If that is too fast a pace, or if donors are focused on giving over a longer time span, they could take 50 years to pay out. But they would need to wait until then to claim the full tax deduction.
(I don't know the status of this bill.)
I know almost nothing about US tax and nonprofit law. I don't have a good sense of the overall impact it would have on the philanthropy landscape, or on the feasibility of patient philanthropy. In any case it seems clear that the vast majority of giving that might be pushed from later to earlier times was not motivated by EA-style 'giving later' reasons anyway, and that EA-inspired patient philanthropy would at most be a freak casualty.
To be very clear, this means that I don't have a considered view on whether or not this bill would be net good, and what share of the reasoning behind it might be sound.
I found this article interesting primarily from a political communications, issue framing, and agenda setting perspective. In particular, I thought it was interesting that the discussion (at least as represented by this article) is an arguably muddled mix of empirical concerns about unintended tax loopholes, a perceived linkage to the more general issue of wealth inequality, and vaguely moral undertones that amount to brute shorttermist bias, starting with the subtitle lamenting that "accumulation can trump getting money to those in need" (rather than, e.g., asking whether it's worse to get money to those in need in the future as opposed to those in need right now). It doesn't help that the discussion generally blurs "giving later" and "giving never".
a way of ensuring that money promised to charity more quickly gets to the people who need it.
The pandemic laid bare how, with a few exceptions, accumulation trumped distribution.
“There’s an awful lot of charitable money sitting in warehouses that people have taken deductions for but the money has never reached working charities,” said Mr. King. “That’s the fundamental problem that we’re trying to remedy.”
“Some of these funds have accumulated and paid very little out,” Mr. Grassley said, and in those cases “the purpose of the charitable giving deduction is abused.” [!]
“The gap between social need and private philanthropic resources was always big,” said Stanley N. Katz, a philanthropy expert at Princeton, “but it’s huge now.”
But proponents of changing the way DAFs operate say the pandemic revealed how urgent the need for reform is: While the most vulnerable Americans were forced to line up outside food banks, the share prices of publicly traded companies climbed ever higher. Yet the charities and nonprofits that helped care for the children of frontline medical workers and brought clean diapers to the poor were forced to lay off staff.
“Philanthropy is where wealth inequality is playing out in the public realm,” said Ray Madoff, a law professor at Boston College and one of a group of people backing a push to rein in donor-advised funds.
[William A. Schambra, a senior fellow at the Hudson Institute:] “DAFs are an enormous whirlpool sucking that money away from charities into accounts that are institutionally inclined to be reluctant to disburse money.”

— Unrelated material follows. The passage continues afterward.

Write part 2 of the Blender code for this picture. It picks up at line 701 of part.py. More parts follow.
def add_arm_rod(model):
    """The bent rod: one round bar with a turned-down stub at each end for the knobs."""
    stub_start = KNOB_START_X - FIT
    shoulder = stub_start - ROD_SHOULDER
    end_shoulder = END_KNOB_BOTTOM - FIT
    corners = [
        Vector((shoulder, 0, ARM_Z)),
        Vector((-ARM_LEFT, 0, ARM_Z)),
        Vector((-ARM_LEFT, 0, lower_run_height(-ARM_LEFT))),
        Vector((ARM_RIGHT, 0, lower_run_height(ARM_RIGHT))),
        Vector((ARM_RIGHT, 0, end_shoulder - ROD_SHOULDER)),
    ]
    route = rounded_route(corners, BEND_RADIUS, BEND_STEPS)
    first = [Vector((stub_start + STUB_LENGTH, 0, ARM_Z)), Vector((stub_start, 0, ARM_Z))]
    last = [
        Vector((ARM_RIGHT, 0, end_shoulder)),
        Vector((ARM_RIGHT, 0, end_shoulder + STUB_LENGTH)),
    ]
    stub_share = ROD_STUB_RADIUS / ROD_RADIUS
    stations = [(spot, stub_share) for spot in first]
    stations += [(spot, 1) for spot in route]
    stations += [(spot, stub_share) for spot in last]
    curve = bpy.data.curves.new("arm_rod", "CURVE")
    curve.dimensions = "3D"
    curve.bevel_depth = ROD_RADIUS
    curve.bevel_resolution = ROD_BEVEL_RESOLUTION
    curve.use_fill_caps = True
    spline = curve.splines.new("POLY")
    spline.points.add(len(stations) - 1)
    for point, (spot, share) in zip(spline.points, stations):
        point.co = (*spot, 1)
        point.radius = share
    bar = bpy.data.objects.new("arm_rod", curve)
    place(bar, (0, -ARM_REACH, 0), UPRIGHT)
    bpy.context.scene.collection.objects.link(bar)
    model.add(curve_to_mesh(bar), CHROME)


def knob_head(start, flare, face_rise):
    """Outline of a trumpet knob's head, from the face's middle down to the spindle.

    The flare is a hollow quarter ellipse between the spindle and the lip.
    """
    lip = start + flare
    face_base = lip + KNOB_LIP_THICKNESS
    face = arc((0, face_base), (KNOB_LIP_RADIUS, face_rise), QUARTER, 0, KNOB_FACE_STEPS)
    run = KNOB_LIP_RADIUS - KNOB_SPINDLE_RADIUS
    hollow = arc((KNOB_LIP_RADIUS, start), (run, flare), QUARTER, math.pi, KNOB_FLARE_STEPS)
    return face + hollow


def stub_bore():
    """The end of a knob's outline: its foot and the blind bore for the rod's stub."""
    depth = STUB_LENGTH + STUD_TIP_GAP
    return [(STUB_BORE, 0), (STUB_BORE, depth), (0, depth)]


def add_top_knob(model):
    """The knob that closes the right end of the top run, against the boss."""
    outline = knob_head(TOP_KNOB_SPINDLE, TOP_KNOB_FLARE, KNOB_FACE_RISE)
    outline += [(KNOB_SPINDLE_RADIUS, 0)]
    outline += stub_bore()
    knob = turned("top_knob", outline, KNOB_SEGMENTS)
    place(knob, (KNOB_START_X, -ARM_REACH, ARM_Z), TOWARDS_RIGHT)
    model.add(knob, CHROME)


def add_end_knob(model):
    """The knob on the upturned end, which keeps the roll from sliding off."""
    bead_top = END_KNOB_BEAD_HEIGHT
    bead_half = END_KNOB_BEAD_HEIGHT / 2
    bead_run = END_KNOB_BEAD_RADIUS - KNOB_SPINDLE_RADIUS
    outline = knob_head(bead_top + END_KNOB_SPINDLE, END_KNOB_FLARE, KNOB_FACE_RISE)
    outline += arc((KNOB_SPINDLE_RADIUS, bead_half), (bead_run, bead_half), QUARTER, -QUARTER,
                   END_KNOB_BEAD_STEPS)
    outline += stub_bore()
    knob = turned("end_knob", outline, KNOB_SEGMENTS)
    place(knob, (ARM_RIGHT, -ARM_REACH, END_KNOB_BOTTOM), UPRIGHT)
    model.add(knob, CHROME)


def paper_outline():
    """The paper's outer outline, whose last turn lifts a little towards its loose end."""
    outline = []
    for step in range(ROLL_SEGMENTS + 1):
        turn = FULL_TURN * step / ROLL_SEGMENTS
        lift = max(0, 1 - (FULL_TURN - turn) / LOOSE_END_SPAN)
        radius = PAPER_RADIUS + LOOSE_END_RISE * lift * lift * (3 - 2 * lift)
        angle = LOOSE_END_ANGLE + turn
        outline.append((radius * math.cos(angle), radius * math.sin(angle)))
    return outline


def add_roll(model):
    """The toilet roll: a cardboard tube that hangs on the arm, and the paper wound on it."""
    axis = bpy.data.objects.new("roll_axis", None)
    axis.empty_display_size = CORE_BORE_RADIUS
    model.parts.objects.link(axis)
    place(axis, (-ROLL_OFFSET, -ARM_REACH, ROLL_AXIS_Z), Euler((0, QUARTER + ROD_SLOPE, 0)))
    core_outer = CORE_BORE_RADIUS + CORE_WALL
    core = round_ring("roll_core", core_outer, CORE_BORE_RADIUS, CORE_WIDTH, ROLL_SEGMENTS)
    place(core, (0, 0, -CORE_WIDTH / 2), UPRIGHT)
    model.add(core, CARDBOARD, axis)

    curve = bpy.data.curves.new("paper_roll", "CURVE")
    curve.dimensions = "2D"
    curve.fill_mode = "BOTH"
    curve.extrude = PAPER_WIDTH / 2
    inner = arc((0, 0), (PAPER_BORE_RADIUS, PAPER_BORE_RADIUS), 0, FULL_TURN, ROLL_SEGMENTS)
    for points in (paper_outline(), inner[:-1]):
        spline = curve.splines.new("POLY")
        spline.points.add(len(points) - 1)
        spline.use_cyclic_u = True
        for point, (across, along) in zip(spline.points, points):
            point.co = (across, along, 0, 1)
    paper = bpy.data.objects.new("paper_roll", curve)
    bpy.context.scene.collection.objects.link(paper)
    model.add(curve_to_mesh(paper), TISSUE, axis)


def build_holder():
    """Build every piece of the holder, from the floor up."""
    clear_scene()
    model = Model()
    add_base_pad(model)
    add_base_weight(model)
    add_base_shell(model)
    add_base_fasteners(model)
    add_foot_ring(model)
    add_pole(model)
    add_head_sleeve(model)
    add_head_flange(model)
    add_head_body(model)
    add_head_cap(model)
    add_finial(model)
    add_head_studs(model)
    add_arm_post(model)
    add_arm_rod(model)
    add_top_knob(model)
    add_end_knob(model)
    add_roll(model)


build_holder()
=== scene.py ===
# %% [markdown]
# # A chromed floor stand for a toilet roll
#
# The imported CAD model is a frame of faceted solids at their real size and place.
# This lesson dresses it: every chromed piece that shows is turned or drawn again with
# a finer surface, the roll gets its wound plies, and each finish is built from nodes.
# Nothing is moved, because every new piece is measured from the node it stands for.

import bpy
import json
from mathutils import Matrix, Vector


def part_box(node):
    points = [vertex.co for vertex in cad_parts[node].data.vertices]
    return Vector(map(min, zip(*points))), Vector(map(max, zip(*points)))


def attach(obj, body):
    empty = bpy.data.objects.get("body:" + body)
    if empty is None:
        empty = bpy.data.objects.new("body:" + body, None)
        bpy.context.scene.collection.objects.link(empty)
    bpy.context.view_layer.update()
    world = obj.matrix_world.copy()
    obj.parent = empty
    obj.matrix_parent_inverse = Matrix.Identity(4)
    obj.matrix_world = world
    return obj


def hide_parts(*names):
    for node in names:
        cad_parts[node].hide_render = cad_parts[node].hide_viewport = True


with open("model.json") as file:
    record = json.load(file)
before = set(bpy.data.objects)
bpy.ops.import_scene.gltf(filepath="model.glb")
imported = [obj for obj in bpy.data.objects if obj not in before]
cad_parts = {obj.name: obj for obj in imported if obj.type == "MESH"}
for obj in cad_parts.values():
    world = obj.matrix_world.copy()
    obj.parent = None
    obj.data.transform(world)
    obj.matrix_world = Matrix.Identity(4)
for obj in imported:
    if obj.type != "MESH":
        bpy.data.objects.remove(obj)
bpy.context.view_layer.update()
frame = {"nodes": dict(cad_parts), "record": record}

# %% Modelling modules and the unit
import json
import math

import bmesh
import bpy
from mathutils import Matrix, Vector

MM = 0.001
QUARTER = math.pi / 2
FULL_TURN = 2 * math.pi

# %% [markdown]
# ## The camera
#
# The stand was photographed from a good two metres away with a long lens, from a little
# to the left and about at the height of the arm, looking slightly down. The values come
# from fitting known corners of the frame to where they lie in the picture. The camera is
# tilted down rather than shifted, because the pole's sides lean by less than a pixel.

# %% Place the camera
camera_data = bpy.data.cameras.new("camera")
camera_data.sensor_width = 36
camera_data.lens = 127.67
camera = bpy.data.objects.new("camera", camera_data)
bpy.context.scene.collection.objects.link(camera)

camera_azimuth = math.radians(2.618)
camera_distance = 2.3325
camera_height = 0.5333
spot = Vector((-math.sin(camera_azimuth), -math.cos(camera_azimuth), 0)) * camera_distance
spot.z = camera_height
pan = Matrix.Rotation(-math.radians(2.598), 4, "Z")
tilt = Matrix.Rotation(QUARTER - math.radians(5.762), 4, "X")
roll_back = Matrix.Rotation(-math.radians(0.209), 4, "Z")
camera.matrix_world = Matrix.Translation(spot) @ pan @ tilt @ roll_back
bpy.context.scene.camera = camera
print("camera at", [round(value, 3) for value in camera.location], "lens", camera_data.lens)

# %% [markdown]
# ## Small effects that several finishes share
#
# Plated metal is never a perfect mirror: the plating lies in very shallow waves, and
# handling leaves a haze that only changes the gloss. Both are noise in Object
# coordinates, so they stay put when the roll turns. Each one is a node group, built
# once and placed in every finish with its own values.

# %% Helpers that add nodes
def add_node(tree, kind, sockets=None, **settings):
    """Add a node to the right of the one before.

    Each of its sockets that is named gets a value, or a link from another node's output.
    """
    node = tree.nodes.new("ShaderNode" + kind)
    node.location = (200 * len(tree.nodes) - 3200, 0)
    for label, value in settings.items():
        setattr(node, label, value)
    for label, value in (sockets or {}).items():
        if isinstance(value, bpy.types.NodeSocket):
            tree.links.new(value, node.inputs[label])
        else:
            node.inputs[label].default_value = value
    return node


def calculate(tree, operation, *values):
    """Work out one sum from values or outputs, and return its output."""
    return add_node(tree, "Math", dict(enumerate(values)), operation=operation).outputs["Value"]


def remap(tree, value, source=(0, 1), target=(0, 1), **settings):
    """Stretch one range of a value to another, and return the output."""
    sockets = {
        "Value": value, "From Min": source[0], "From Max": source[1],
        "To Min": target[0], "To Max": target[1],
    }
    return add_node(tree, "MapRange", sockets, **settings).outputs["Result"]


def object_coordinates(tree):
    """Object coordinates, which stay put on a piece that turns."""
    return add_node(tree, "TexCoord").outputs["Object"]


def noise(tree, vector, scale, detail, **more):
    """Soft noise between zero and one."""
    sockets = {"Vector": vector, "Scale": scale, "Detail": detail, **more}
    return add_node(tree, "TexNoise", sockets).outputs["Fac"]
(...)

Taking a step back, I think this is also interesting as an opportunity for longtermists to contribute to a broader, public conversation. We can imagine a world in which a longtermist public intellectual pens a sharp letter to the editor in response to that article, acknowledging problematic tax loopholes but boldly calling out the implicit discrimination against future people, perhaps even analogizing it to past instances of a, by todays light, too narrow moral circle. Less confrontationally, one could try to drive home the point that it arguably is much more important how - e.g., to what cause - philanthropists give as opposed to when they do so.

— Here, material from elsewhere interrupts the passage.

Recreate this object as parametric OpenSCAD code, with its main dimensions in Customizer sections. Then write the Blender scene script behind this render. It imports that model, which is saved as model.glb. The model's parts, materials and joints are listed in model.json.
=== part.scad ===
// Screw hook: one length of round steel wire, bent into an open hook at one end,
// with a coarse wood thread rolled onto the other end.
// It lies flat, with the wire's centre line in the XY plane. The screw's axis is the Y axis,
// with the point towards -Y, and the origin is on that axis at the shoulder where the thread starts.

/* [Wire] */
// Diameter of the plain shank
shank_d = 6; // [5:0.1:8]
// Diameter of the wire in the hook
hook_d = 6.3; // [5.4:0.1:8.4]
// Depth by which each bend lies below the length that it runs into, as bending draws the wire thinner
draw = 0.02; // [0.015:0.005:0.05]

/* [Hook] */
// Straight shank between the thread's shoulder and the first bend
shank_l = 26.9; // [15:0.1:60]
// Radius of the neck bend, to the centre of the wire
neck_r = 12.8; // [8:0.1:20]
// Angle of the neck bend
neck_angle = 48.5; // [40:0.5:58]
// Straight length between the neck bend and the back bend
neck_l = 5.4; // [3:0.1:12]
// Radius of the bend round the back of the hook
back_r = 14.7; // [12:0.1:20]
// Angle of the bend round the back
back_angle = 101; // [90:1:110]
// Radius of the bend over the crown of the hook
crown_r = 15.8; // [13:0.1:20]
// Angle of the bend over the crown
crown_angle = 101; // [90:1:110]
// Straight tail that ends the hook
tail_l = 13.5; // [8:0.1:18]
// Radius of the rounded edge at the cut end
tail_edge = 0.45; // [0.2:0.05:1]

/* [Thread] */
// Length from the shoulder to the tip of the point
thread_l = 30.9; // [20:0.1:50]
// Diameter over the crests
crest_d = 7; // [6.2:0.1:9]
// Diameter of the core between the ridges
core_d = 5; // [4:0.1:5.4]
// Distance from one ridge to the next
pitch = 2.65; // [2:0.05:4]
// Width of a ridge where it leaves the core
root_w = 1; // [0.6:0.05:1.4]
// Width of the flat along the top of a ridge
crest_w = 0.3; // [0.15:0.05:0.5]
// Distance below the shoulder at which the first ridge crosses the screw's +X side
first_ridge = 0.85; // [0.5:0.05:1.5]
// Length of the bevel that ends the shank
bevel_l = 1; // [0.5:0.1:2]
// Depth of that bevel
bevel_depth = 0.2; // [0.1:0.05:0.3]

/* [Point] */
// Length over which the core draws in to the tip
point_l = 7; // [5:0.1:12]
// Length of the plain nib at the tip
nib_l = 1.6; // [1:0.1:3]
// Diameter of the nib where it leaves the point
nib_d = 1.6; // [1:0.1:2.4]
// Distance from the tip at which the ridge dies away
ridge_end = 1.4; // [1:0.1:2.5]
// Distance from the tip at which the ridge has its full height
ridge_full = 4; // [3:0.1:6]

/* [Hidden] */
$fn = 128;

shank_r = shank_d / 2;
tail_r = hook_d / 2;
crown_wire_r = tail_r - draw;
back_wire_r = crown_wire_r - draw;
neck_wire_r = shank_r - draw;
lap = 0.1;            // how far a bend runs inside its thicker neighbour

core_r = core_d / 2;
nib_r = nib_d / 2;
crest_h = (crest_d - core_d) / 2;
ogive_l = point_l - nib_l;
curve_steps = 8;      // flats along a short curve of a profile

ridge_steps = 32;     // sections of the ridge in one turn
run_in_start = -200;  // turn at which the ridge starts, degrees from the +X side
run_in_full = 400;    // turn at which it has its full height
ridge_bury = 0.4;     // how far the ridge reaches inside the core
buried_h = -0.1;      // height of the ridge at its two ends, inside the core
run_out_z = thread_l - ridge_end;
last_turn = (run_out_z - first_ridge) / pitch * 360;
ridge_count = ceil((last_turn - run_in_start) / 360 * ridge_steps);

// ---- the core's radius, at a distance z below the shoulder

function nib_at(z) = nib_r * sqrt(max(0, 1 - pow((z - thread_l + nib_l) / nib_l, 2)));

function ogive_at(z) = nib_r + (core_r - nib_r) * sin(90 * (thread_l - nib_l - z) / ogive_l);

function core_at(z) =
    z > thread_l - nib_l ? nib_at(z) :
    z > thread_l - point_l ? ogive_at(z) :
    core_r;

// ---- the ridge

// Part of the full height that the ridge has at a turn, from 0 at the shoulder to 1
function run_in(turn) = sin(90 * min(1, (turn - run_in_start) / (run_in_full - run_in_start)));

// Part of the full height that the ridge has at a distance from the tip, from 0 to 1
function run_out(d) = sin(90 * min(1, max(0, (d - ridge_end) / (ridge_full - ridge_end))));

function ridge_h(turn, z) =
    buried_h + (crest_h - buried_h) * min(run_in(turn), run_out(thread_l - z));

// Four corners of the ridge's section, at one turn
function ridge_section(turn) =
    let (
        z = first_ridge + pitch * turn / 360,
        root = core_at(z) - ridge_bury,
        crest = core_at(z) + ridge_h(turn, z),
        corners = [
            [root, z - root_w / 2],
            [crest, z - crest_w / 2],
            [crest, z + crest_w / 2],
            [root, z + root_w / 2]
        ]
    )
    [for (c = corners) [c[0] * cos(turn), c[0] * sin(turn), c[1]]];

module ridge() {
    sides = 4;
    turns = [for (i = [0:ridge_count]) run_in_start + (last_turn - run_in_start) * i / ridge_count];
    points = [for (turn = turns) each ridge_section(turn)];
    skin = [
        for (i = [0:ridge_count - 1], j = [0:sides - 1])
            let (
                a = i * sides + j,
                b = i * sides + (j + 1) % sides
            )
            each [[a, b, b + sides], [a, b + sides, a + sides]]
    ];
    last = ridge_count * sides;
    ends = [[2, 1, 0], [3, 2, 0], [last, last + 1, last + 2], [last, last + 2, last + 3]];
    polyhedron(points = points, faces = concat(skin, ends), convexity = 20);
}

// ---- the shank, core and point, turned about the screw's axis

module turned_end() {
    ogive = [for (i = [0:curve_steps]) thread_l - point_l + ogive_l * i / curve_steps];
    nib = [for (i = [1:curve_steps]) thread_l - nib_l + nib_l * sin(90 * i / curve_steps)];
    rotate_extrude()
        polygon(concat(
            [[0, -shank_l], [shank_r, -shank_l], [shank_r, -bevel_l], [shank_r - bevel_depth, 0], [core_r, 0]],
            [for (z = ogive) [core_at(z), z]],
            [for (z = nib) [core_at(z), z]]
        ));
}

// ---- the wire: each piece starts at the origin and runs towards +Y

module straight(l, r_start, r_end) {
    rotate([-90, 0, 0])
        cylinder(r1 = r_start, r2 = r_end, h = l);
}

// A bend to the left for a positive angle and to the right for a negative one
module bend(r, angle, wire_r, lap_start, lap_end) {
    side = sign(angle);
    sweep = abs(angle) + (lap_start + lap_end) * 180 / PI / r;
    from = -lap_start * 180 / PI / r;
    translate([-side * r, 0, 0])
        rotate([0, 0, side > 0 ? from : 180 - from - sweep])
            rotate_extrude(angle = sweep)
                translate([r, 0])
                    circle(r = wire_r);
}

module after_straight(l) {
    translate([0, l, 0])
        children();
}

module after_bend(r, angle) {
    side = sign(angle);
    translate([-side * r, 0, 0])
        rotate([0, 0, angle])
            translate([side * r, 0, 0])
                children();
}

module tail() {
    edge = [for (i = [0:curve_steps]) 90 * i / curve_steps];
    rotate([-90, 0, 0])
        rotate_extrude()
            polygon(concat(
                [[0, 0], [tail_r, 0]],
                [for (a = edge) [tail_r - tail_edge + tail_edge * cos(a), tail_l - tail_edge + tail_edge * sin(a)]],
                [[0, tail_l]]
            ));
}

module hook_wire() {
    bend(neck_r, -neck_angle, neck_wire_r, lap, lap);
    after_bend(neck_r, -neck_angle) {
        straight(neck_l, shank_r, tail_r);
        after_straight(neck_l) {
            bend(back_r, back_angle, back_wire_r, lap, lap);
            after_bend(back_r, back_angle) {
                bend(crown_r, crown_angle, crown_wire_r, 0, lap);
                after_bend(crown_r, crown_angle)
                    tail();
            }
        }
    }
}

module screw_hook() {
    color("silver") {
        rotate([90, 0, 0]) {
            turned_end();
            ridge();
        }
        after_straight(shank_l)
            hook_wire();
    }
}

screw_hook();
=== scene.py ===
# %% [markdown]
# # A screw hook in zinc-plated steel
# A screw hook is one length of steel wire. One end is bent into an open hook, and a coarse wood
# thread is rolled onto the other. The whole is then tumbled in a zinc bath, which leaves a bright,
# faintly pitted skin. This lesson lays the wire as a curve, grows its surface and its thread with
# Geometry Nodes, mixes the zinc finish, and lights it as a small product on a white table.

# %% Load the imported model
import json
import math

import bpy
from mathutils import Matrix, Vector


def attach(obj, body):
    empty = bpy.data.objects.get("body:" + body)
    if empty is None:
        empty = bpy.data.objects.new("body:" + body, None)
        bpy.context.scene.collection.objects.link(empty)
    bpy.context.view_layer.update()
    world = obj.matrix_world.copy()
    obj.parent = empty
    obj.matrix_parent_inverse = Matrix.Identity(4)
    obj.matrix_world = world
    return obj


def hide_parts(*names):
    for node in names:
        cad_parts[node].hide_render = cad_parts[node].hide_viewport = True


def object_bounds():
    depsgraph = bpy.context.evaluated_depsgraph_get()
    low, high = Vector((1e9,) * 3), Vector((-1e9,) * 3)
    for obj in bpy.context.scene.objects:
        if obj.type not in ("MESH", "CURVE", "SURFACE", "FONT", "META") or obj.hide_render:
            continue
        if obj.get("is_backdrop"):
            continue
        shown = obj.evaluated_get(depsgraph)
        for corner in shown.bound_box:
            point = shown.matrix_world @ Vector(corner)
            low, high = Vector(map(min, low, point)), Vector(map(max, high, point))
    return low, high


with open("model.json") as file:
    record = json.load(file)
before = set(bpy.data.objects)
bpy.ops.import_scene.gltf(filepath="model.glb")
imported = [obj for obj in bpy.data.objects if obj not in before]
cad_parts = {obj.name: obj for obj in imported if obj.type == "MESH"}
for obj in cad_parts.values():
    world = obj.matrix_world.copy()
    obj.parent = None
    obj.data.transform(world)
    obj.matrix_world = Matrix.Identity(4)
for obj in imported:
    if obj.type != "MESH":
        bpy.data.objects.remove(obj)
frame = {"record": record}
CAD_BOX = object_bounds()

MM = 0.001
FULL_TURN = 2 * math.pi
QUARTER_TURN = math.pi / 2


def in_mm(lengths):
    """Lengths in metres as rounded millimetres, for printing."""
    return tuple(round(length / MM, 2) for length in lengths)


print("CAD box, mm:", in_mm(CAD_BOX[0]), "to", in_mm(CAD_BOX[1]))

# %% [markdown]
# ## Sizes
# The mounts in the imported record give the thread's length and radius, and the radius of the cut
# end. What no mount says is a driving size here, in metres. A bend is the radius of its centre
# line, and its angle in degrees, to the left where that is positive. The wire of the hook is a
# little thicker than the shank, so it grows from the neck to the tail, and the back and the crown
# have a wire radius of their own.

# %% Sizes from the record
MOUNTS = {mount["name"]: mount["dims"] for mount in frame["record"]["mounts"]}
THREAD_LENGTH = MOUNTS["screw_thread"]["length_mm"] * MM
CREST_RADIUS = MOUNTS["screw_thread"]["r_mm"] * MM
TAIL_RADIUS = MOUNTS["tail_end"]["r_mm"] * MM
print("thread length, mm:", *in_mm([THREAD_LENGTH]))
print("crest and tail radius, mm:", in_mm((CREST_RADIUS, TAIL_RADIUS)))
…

It seems that we are usually deliberately foregoing such opportunities, due to strategic uncertainty about the value of different types and speeds of movement growth. (As well as some painful lessons from the early days of EA about the costs of public controversy and advocating for half-baked ideas.) I don't mean to take a stance on these strategic questions here, but I think it's useful to have access to concrete examples of what we could do when considering them.